=== Material ===
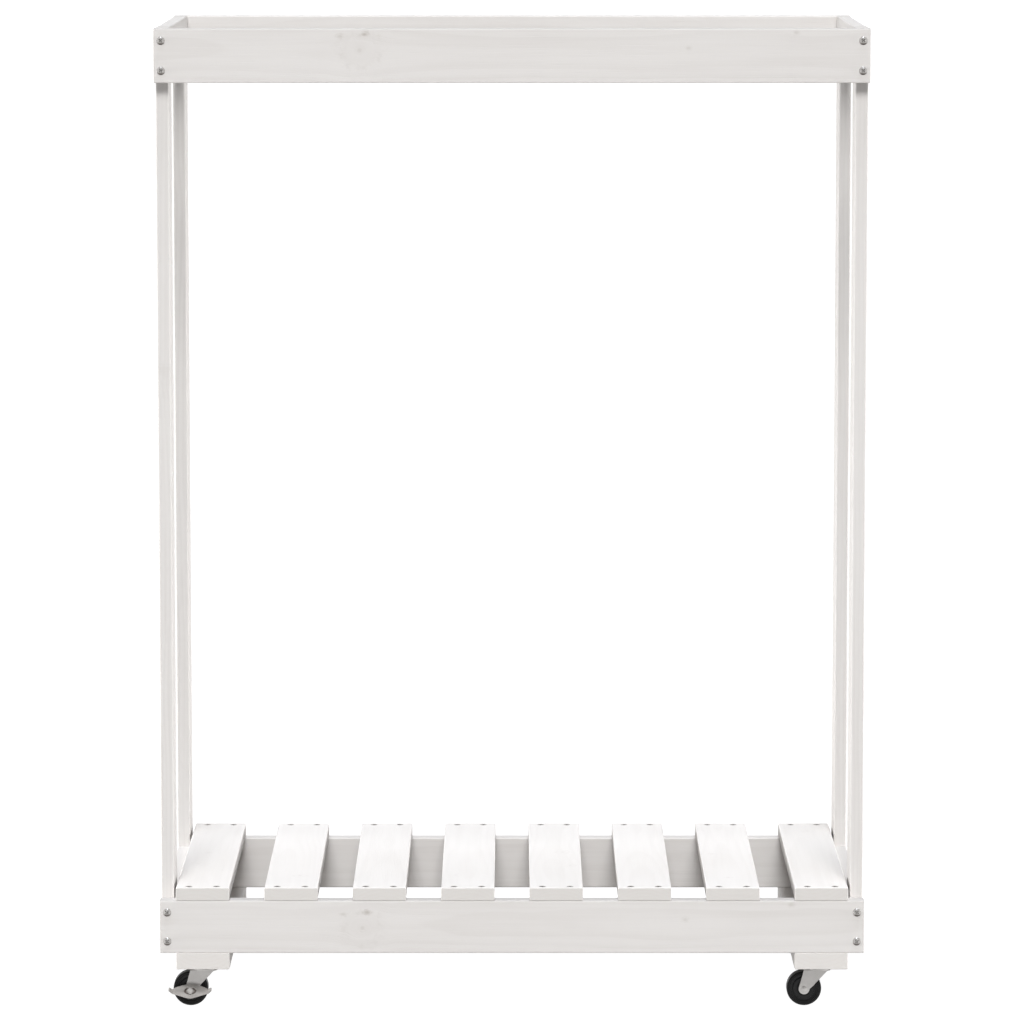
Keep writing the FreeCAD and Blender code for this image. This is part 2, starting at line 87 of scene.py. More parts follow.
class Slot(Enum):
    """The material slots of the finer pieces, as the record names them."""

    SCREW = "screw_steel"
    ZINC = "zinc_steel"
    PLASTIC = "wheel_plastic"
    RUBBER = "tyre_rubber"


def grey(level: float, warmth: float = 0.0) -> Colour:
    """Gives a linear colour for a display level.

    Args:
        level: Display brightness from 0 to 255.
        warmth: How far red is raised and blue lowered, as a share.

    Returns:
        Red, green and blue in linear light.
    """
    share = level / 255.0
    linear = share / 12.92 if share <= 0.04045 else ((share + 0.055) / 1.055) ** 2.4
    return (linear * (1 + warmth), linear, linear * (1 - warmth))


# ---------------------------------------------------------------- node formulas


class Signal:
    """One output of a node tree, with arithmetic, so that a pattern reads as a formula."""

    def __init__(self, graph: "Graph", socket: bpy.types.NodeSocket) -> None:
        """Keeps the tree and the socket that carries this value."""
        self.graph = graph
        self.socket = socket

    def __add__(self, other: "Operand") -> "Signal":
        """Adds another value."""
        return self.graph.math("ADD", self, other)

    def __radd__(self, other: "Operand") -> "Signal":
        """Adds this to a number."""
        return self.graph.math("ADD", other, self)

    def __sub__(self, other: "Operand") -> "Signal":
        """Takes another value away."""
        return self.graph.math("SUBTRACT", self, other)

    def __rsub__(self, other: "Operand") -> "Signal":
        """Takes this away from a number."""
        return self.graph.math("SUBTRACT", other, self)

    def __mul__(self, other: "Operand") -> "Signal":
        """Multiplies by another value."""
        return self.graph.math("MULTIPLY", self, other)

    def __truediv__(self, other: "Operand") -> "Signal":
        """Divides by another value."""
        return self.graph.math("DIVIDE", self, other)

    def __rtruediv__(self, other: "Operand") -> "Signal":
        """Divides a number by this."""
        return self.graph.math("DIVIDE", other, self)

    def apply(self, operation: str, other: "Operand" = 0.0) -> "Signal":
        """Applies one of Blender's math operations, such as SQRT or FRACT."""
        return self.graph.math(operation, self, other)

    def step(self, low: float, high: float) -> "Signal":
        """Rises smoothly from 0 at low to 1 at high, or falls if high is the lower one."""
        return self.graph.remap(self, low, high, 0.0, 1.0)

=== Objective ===
Reproduce the material verbatim, line by line.

=== The output ===
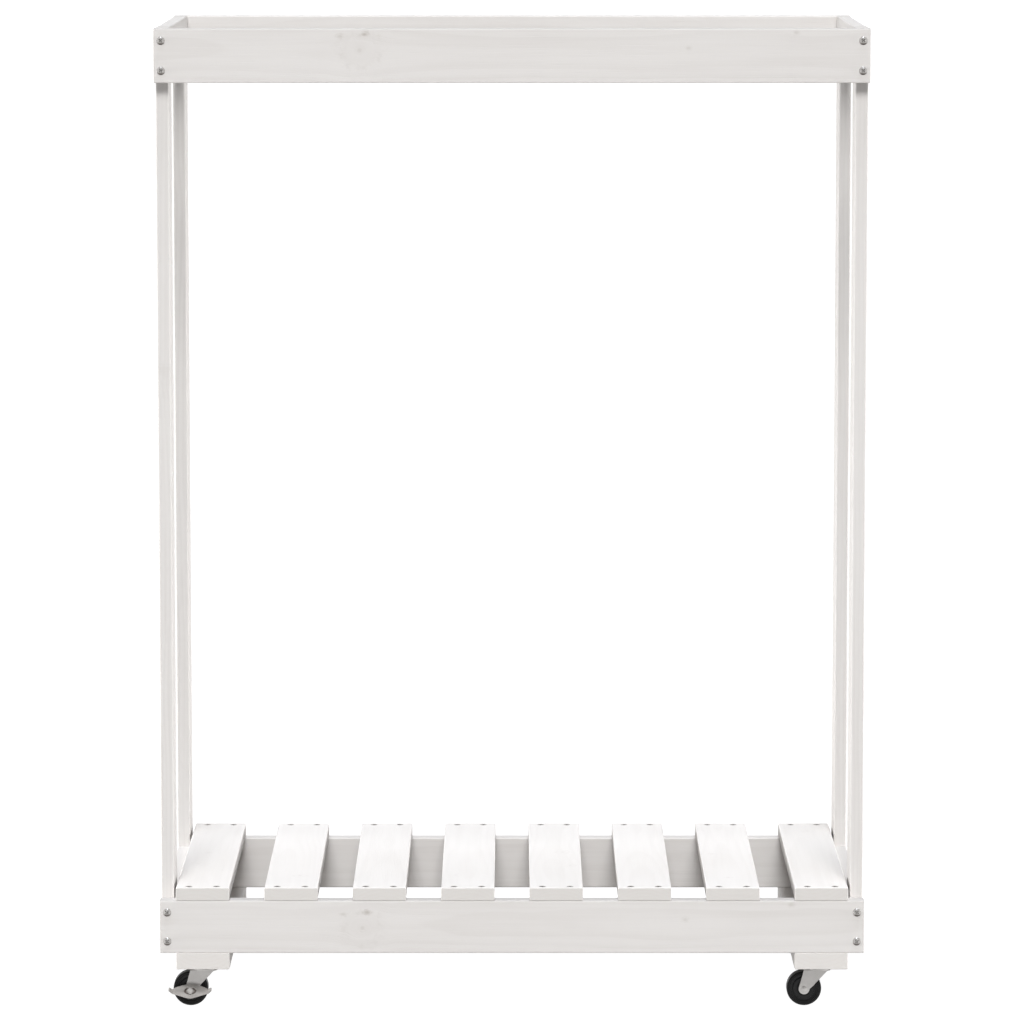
Keep writing the FreeCAD and Blender code for this image. This is part 2, starting at line 87 of scene.py. More parts follow.
class Slot(Enum):
    """The material slots of the finer pieces, as the record names them."""

    SCREW = "screw_steel"
    ZINC = "zinc_steel"
    PLASTIC = "wheel_plastic"
    RUBBER = "tyre_rubber"


def grey(level: float, warmth: float = 0.0) -> Colour:
    """Gives a linear colour for a display level.

    Args:
        level: Display brightness from 0 to 255.
        warmth: How far red is raised and blue lowered, as a share.

    Returns:
        Red, green and blue in linear light.
    """
    share = level / 255.0
    linear = share / 12.92 if share <= 0.04045 else ((share + 0.055) / 1.055) ** 2.4
    return (linear * (1 + warmth), linear, linear * (1 - warmth))


# ---------------------------------------------------------------- node formulas


class Signal:
    """One output of a node tree, with arithmetic, so that a pattern reads as a formula."""

    def __init__(self, graph: "Graph", socket: bpy.types.NodeSocket) -> None:
        """Keeps the tree and the socket that carries this value."""
        self.graph = graph
        self.socket = socket

    def __add__(self, other: "Operand") -> "Signal":
        """Adds another value."""
        return self.graph.math("ADD", self, other)

    def __radd__(self, other: "Operand") -> "Signal":
        """Adds this to a number."""
        return self.graph.math("ADD", other, self)

    def __sub__(self, other: "Operand") -> "Signal":
        """Takes another value away."""
        return self.graph.math("SUBTRACT", self, other)

    def __rsub__(self, other: "Operand") -> "Signal":
        """Takes this away from a number."""
        return self.graph.math("SUBTRACT", other, self)

    def __mul__(self, other: "Operand") -> "Signal":
        """Multiplies by another value."""
        return self.graph.math("MULTIPLY", self, other)

    def __truediv__(self, other: "Operand") -> "Signal":
        """Divides by another value."""
        return self.graph.math("DIVIDE", self, other)

    def __rtruediv__(self, other: "Operand") -> "Signal":
        """Divides a number by this."""
        return self.graph.math("DIVIDE", other, self)

    def apply(self, operation: str, other: "Operand" = 0.0) -> "Signal":
        """Applies one of Blender's math operations, such as SQRT or FRACT."""
        return self.graph.math(operation, self, other)

    def step(self, low: float, high: float) -> "Signal":
        """Rises smoothly from 0 at low to 1 at high, or falls if high is the lower one."""
        return self.graph.remap(self, low, high, 0.0, 1.0)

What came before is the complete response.